Exercise details ▸ Copy out every line of the data exactly.

Provided data ▸
--- start ---

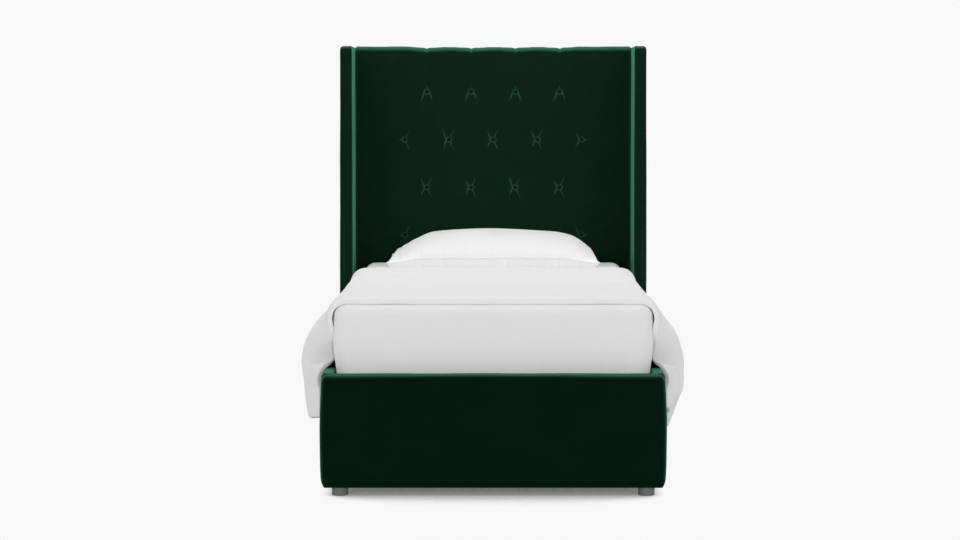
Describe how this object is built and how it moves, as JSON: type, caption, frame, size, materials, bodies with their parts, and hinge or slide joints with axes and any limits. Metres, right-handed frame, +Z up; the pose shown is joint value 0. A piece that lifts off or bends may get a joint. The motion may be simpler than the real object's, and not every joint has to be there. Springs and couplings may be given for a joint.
{
  "type": "wingback bed",
  "caption": "Upholstered bed with a tall diamond-tufted headboard, side wings, padded box base, slats, mattress, duvet and pillow.",
  "frame": {"origin": "on the floor, under the middle of the bed's overall box", "axes": "+Z up, +Y along the bed from the foot end towards the headboard, +X to the right seen from the foot end"},
  "size_m": [1.202, 2.055, 1.388],
  "materials": {
    "velvet": "deep green cut-pile velvet",
    "timber": "sawn pine, unfinished",
    "slat_timber": "planed pine, unfinished",
    "plywood": "sanded plywood",
    "twine": "waxed upholstery twine",
    "zinc_steel": "bright zinc plate",
    "black_steel": "black powder coat",
    "leg_plastic": "black moulded plastic",
    "leveller_plastic": "dark moulded plastic",
    "foot_plastic": "grey moulded plastic",
    "mattress_ticking": "quilted knit ticking",
    "white_cotton": "washed white cotton"
  },
  "bodies": {
    "bed_frame": {"headboard_stile_left": "timber", "headboard_stile_right": "timber", "headboard_top_rail": "timber", "headboard_middle_rail": "timber", "headboard_bottom_rail": "timber", "headboard_plywood": "plywood", "headboard_tufted_pad": "velvet", "headboard_back_cover": "velvet", "tuft_buttons": "velvet", "tuft_ties": "twine", "wing_core_left": "timber", "wing_core_right": "timber", "wing_cover_left": "velvet", "wing_cover_right": "velvet", "wing_bolts": "zinc_steel", "footboard_core": "timber", "footboard_cover": "velvet", "side_rail_core_left": "timber", "side_rail_core_right": "timber", "side_rail_cover_left": "velvet", "side_rail_cover_right": "velvet", "corner_bracket_front_left": "black_steel", "corner_bracket_front_right": "black_steel", "corner_bracket_rear_left": "black_steel", "corner_bracket_rear_right": "black_steel", "beam_bracket_front": "black_steel", "beam_bracket_rear": "black_steel", "bracket_bolts": "zinc_steel", "slat_ledge_left": "timber", "slat_ledge_right": "timber", "slat_01": "slat_timber", "slat_02": "slat_timber", "slat_03": "slat_timber", "slat_04": "slat_timber", "slat_05": "slat_timber", "slat_06": "slat_timber", "slat_07": "slat_timber", "slat_08": "slat_timber", "slat_09": "slat_timber", "slat_10": "slat_timber", "slat_11": "slat_timber", "slat_12": "slat_timber", "slat_screws": "zinc_steel", "ledge_screws": "zinc_steel", "foot_screws": "zinc_steel", "center_beam": "timber", "center_leg_front": "leg_plastic", "center_leg_middle": "leg_plastic", "center_leg_rear": "leg_plastic", "foot_front_left": "foot_plastic", "foot_front_right": "foot_plastic", "foot_rear_left": "foot_plastic", "foot_rear_right": "foot_plastic"},
    "mattress_body": {"mattress": "mattress_ticking", "fitted_sheet": "white_cotton"},
    "duvet_body": {"duvet": "white_cotton"},
    "pillow_body": {"pillow": "white_cotton"},
    "leveller_front_body": {"leveller_front": "leveller_plastic"},
    "leveller_middle_body": {"leveller_middle": "leveller_plastic"},
    "leveller_rear_body": {"leveller_rear": "leveller_plastic"}
  },
  "joints": [
    {"name": "mattress_lift", "type": "slide", "parent": "bed_frame", "child": "mattress_body", "axis": [0, 0, 1], "range_m": [0, 0.3]},
    {"name": "duvet_lift", "type": "slide", "parent": "mattress_body", "child": "duvet_body", "axis": [0, 0, 1], "range_m": [0, 0.4]},
    {"name": "pillow_lift", "type": "slide", "parent": "mattress_body", "child": "pillow_body", "axis": [0, 0, 1], "range_m": [0, 0.3]},
    {"name": "leveller_front_travel", "type": "slide", "parent": "bed_frame", "child": "leveller_front_body", "axis": [0, 0, -1], "range_m": [0, 0.015]},
    {"name": "leveller_middle_travel", "type": "slide", "parent": "bed_frame", "child": "leveller_middle_body", "axis": [0, 0, -1], "range_m": [0, 0.015]},
    {"name": "leveller_rear_travel", "type": "slide", "parent": "bed_frame", "child": "leveller_rear_body", "axis": [0, 0, -1], "range_m": [0, 0.015]}
  ]
}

--- end ---

Correct output ▸
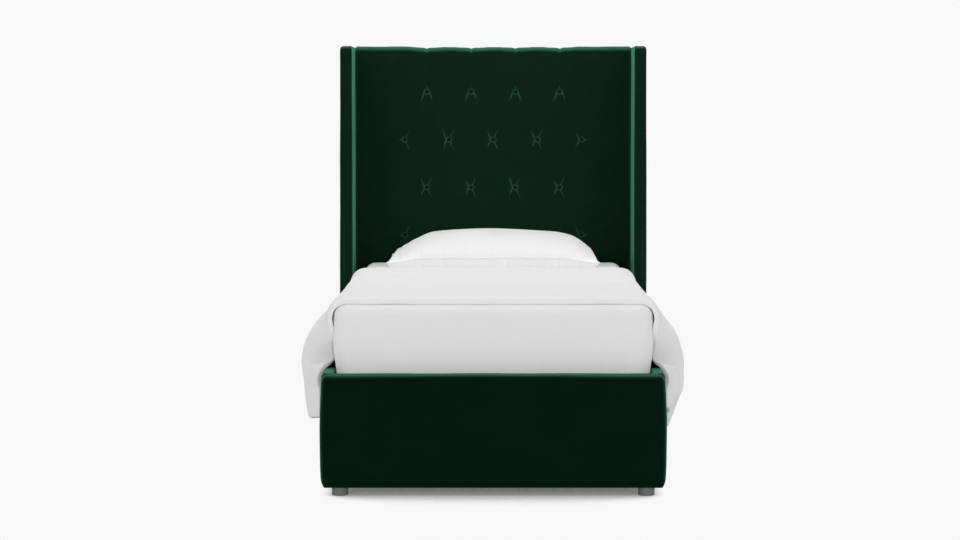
Describe how this object is built and how it moves, as JSON: type, caption, frame, size, materials, bodies with their parts, and hinge or slide joints with axes and any limits. Metres, right-handed frame, +Z up; the pose shown is joint value 0. A piece that lifts off or bends may get a joint. The motion may be simpler than the real object's, and not every joint has to be there. Springs and couplings may be given for a joint.
{
  "type": "wingback bed",
  "caption": "Upholstered bed with a tall diamond-tufted headboard, side wings, padded box base, slats, mattress, duvet and pillow.",
  "frame": {"origin": "on the floor, under the middle of the bed's overall box", "axes": "+Z up, +Y along the bed from the foot end towards the headboard, +X to the right seen from the foot end"},
  "size_m": [1.202, 2.055, 1.388],
  "materials": {
    "velvet": "deep green cut-pile velvet",
    "timber": "sawn pine, unfinished",
    "slat_timber": "planed pine, unfinished",
    "plywood": "sanded plywood",
    "twine": "waxed upholstery twine",
    "zinc_steel": "bright zinc plate",
    "black_steel": "black powder coat",
    "leg_plastic": "black moulded plastic",
    "leveller_plastic": "dark moulded plastic",
    "foot_plastic": "grey moulded plastic",
    "mattress_ticking": "quilted knit ticking",
    "white_cotton": "washed white cotton"
  },
  "bodies": {
    "bed_frame": {"headboard_stile_left": "timber", "headboard_stile_right": "timber", "headboard_top_rail": "timber", "headboard_middle_rail": "timber", "headboard_bottom_rail": "timber", "headboard_plywood": "plywood", "headboard_tufted_pad": "velvet", "headboard_back_cover": "velvet", "tuft_buttons": "velvet", "tuft_ties": "twine", "wing_core_left": "timber", "wing_core_right": "timber", "wing_cover_left": "velvet", "wing_cover_right": "velvet", "wing_bolts": "zinc_steel", "footboard_core": "timber", "footboard_cover": "velvet", "side_rail_core_left": "timber", "side_rail_core_right": "timber", "side_rail_cover_left": "velvet", "side_rail_cover_right": "velvet", "corner_bracket_front_left": "black_steel", "corner_bracket_front_right": "black_steel", "corner_bracket_rear_left": "black_steel", "corner_bracket_rear_right": "black_steel", "beam_bracket_front": "black_steel", "beam_bracket_rear": "black_steel", "bracket_bolts": "zinc_steel", "slat_ledge_left": "timber", "slat_ledge_right": "timber", "slat_01": "slat_timber", "slat_02": "slat_timber", "slat_03": "slat_timber", "slat_04": "slat_timber", "slat_05": "slat_timber", "slat_06": "slat_timber", "slat_07": "slat_timber", "slat_08": "slat_timber", "slat_09": "slat_timber", "slat_10": "slat_timber", "slat_11": "slat_timber", "slat_12": "slat_timber", "slat_screws": "zinc_steel", "ledge_screws": "zinc_steel", "foot_screws": "zinc_steel", "center_beam": "timber", "center_leg_front": "leg_plastic", "center_leg_middle": "leg_plastic", "center_leg_rear": "leg_plastic", "foot_front_left": "foot_plastic", "foot_front_right": "foot_plastic", "foot_rear_left": "foot_plastic", "foot_rear_right": "foot_plastic"},
    "mattress_body": {"mattress": "mattress_ticking", "fitted_sheet": "white_cotton"},
    "duvet_body": {"duvet": "white_cotton"},
    "pillow_body": {"pillow": "white_cotton"},
    "leveller_front_body": {"leveller_front": "leveller_plastic"},
    "leveller_middle_body": {"leveller_middle": "leveller_plastic"},
    "leveller_rear_body": {"leveller_rear": "leveller_plastic"}
  },
  "joints": [
    {"name": "mattress_lift", "type": "slide", "parent": "bed_frame", "child": "mattress_body", "axis": [0, 0, 1], "range_m": [0, 0.3]},
    {"name": "duvet_lift", "type": "slide", "parent": "mattress_body", "child": "duvet_body", "axis": [0, 0, 1], "range_m": [0, 0.4]},
    {"name": "pillow_lift", "type": "slide", "parent": "mattress_body", "child": "pillow_body", "axis": [0, 0, 1], "range_m": [0, 0.3]},
    {"name": "leveller_front_travel", "type": "slide", "parent": "bed_frame", "child": "leveller_front_body", "axis": [0, 0, -1], "range_m": [0, 0.015]},
    {"name": "leveller_middle_travel", "type": "slide", "parent": "bed_frame", "child": "leveller_middle_body", "axis": [0, 0, -1], "range_m": [0, 0.015]},
    {"name": "leveller_rear_travel", "type": "slide", "parent": "bed_frame", "child": "leveller_rear_body", "axis": [0, 0, -1], "range_m": [0, 0.015]}
  ]
}